Insisten en que lo que pretende representar “Four Seasons in Havana” es un universo paralelo donde es normal que
una profesora del pre de la Víbora viva en un apartamento del Focsa. Como si
alquilarlo a extranjeros no fuera mucho más rentable que ser profesora de pre por
muchos exámenes que les venda a los estudiantes. Cabe la posibilidad de que
Padura sea un escritor realista solo que a su alrededor la realidad se retuerza
como dicen que pasan con el tiempo y el espacio en las inmediaciones de los
agujeros negros. O como los vendedores de carne de res en las cercanías de un presidente del CDR. Tal parece que cuando Padura recorre su barrio la gente simula que puede vivir de su salario y que su principal proyecto de vida no es irse del país. Así sus amigos delincuentes lo convencerán del tremendo cuidado que ponen en no operar cerca de las escuelas; o sus amigos policías le explicarán que ser policía,
cincuentón, obeso, peatón y ganar el sueldo en CUP no es obstáculo suficiente para ligar las mujeres más bellas de La Habana.
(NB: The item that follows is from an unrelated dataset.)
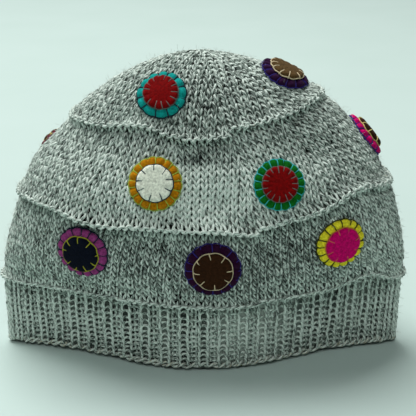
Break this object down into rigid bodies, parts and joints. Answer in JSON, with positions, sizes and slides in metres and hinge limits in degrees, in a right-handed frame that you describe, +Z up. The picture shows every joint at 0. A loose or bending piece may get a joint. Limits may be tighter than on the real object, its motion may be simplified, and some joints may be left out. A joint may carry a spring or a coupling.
{
  "type": "knitted wool hat with felt patches",
  "caption": "Thick knitted wool hat with a ribbed brim, raised welts around the crown and round felt patches sewn on in rows.",
  "frame": {"origin": "on the floor under the middle of the hat, in the plane of its rim", "axes": "+X to the right as the front is looked at, +Y to the back, +Z up; the front faces -Y"},
  "size_m": [0.242, 0.1114, 0.179],
  "materials": {
    "wool": "thick marled grey wool yarn in stockinette and rib, matt and slightly hairy",
    "felt_violet": "matt violet wool felt, soft cut edge, sewn round with blanket stitches",
    "felt_navy": "matt navy wool felt, soft cut edge, sewn round with blanket stitches",
    "felt_aubergine": "matt aubergine wool felt, soft cut edge, sewn round with blanket stitches",
    "felt_umber": "matt umber wool felt, soft cut edge, sewn round with blanket stitches",
    "felt_yellow": "matt yellow wool felt, soft cut edge, sewn round with blanket stitches",
    "felt_magenta": "matt magenta wool felt, soft cut edge, sewn round with blanket stitches",
    "felt_orange": "matt orange wool felt, soft cut edge, sewn round with blanket stitches",
    "felt_cream": "matt cream wool felt, soft cut edge, sewn round with blanket stitches",
    "felt_green": "matt green wool felt, soft cut edge, sewn round with blanket stitches",
    "felt_red": "matt red wool felt, soft cut edge, sewn round with blanket stitches",
    "felt_turquoise": "matt turquoise wool felt, soft cut edge, sewn round with blanket stitches",
    "felt_purple": "matt purple wool felt, soft cut edge, sewn round with blanket stitches",
    "felt_olive": "matt olive wool felt, soft cut edge, sewn round with blanket stitches",
    "felt_tan": "matt tan wool felt, soft cut edge, sewn round with blanket stitches",
    "felt_burgundy": "matt burgundy wool felt, soft cut edge, sewn round with blanket stitches"
  },
  "bodies": {
    "root": {"crown": "wool", "ribbed_brim": "wool", "felt_disc_low_left": "felt_violet", "felt_dot_low_left": "felt_navy", "felt_disc_low_front": "felt_aubergine", "felt_dot_low_front": "felt_umber", "felt_disc_low_right": "felt_yellow", "felt_dot_low_right": "felt_magenta", "felt_disc_low_back_1": "felt_orange", "felt_dot_low_back_1": "felt_cream", "felt_disc_low_back_2": "felt_turquoise", "felt_dot_low_back_2": "felt_red", "felt_disc_low_back_3": "felt_yellow", "felt_dot_low_back_3": "felt_umber", "felt_disc_low_back_4": "felt_green", "felt_dot_low_back_4": "felt_magenta", "felt_disc_middle_left": "felt_orange", "felt_dot_middle_left": "felt_cream", "felt_disc_middle_front": "felt_green", "felt_dot_middle_front": "felt_red", "felt_disc_middle_right": "felt_magenta", "felt_dot_middle_right": "felt_umber", "felt_disc_middle_back_1": "felt_violet", "felt_dot_middle_back_1": "felt_yellow", "felt_disc_middle_back_2": "felt_aubergine", "felt_dot_middle_back_2": "felt_turquoise", "felt_disc_middle_far_left": "felt_burgundy", "felt_dot_middle_far_left": "felt_olive", "felt_disc_top_left": "felt_turquoise", "felt_dot_top_left": "felt_red", "felt_disc_top_right": "felt_purple", "felt_dot_top_right": "felt_olive", "felt_disc_top_back": "felt_tan", "felt_dot_top_back": "felt_navy", "felt_disc_top_far_left": "felt_magenta", "felt_dot_top_far_left": "felt_green"}
  },
  "joints": []
}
O que te puedes
sentar desnudo en la ventana de tu casa con una de aquellas bellezas sin que
medio barrio se asome a contemplarlos y lanzar gritos de puro júbilo. O que todas las cubanas tienen cuerpo y
estatura de bailarinas de Tropicana, sea ingenieras, policías, o mujer de
delincuente. Y se dedican exclusivamente a hacer el amor o el café cuando no se
dedican a tocar el saxo desnudas en la cama. Y cuando digo saxo me refiero
exclusivamente al instrumento musical.
Pero con
independencia de la realidad que se pretenda o no representar desde la alusión
geográfica que lleva en el título la tragedia de “Four Seasons in Havana” es
otra. Lo realmente trágico es su trama demasiado
traída por los pelos, el ritmo tan apasionante como una emisión de Radio Reloj sin
asalto del Directorio y una ausencia de acción tan perturbadora –tratándose de un
policiaco- como la ausencia de café en un país dedicado a exportarlo. Y encima la
solución al misterio policial siempre resulta demasiado fácil. En parte porque –y
aquí sí hay una apelación al realismo- el chivatazo está a la orden del día. O porque los delincuentes cubanos son los seres más fáciles de manipular del
mundo. Basta que a un asesino lo amenaces con hacer público que se fijaba en
los exámenes de secundaria para que se derrumbe psicológicamente. Es que el cubano –parece
decirnos esta serie- es un ser distinto al resto de la humanidad. Incluso en
sus versiones más perversas y criminales posee una transparencia impensable en otros lares. Donde Pablo Escobar tenía un zoológico particular su equivalente viboreño se conforma con cultivar orquídeas y ver la televisión en un Caribe en blanco y negro. El protagonista, un policía con sueños de ser escritor tiene lecturas de adolescente, código ético de círculo infantil y cuando habla en privado se censura tanto como cuando lo hace en público. Lo único misterioso es el rencor que se profesan el Pichi y Vladimir
Cruz, que del estudiante David ha reencarnado en policía malencarado. Y sorprende aun más por los buenos
términos en que ambos se despidieron en la escena final de “Fresa y Chocolate”.
Si algo salva –o termina
de hundir- a “Four Seasons in Havana” son algunas actuaciones -como la de Mario Guerra- que, aunque
marginales, contrastan acusadoramente con la mala pantomima de los protagonistas. Eso y cierta belleza. No solo la belleza de
las modelos de Tropicana devenidas en coladoras de café o proveedoras de sexo
cuando no en meros cadáveres. Porque si de cadáveres se trata impresiona todavía
más la belleza -retratada con detención- de una ciudad asesinada con más saña que las víctimas cuyas
muertes investiga Mario Conde. Ver como relumbra esa belleza antigua entre el
destrozo general produce la angustia más auténtica que esta serie es capaz de
generar. Pero el policía, tan sagaz para otras cosas, nunca –ni en medio de borracheras épicas entre amigos- parece intuir el nombre del culpable de tanta
destrucción. Como para dudar de su
inteligencia. O de la honestidad de que tanto se jacta.